Alors que le processus de plaidoyer se poursuit, Ilex attend toujours la mise en oeuvre de ses recommandations.
Les vagues féministes se multiplient, mais sont confrontées à de nombreux défis
La réalisation historique que représente l’arrêt C-055 en Colombie fait partie d’une vague féministe qui a pris de l’ampleur dans toute la région. Depuis l’émergence du mouvement « Ni una menos » (pas une de moins) contre le féminicide en 2015, le féminisme en Argentine, par exemple, est en hausse. En 2018, la campagne pour un avortement légal, sécuritaire et gratuit a inondé les rues d’adolescentes et d’étudiantes, «las pibas», particulièrement actives.
L’opposition aux droits sexuels et reproductifs au sens large est devenue un élément clé pour les hommes politiques qui cherchent à gagner des voix conservatrices. Motivés par un retour aux « valeurs traditionnelles », les dirigeants ont promis de poursuivre des réformes restrictives et de promouvoir des visions du monde hétéropatriarcales.

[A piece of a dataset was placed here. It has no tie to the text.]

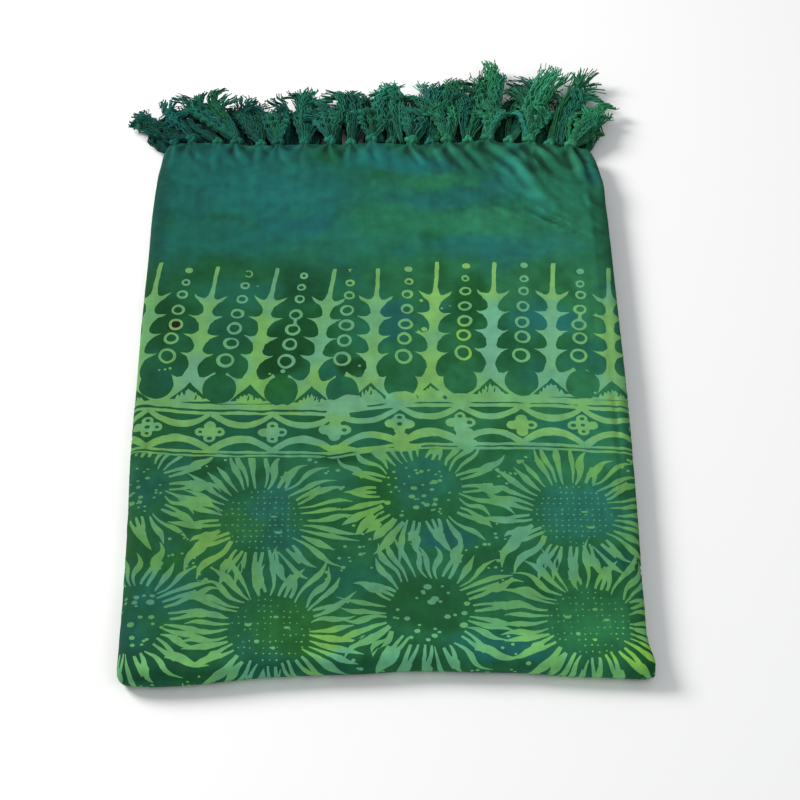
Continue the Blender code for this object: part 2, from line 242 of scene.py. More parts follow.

Le travail d’organisations comme Ilex n’est pas terminé. Elles soulignent constamment l’importance de rendre visibles les besoins des femmes en matière de santé, tout en luttant contre le racisme structurel et inconscient, en promouvant des approches intersectionnelles, antiracistes et ethnico-raciales pour assurer la sensibilisation et l’accès à toutes les femmes en Colombie et dans la région.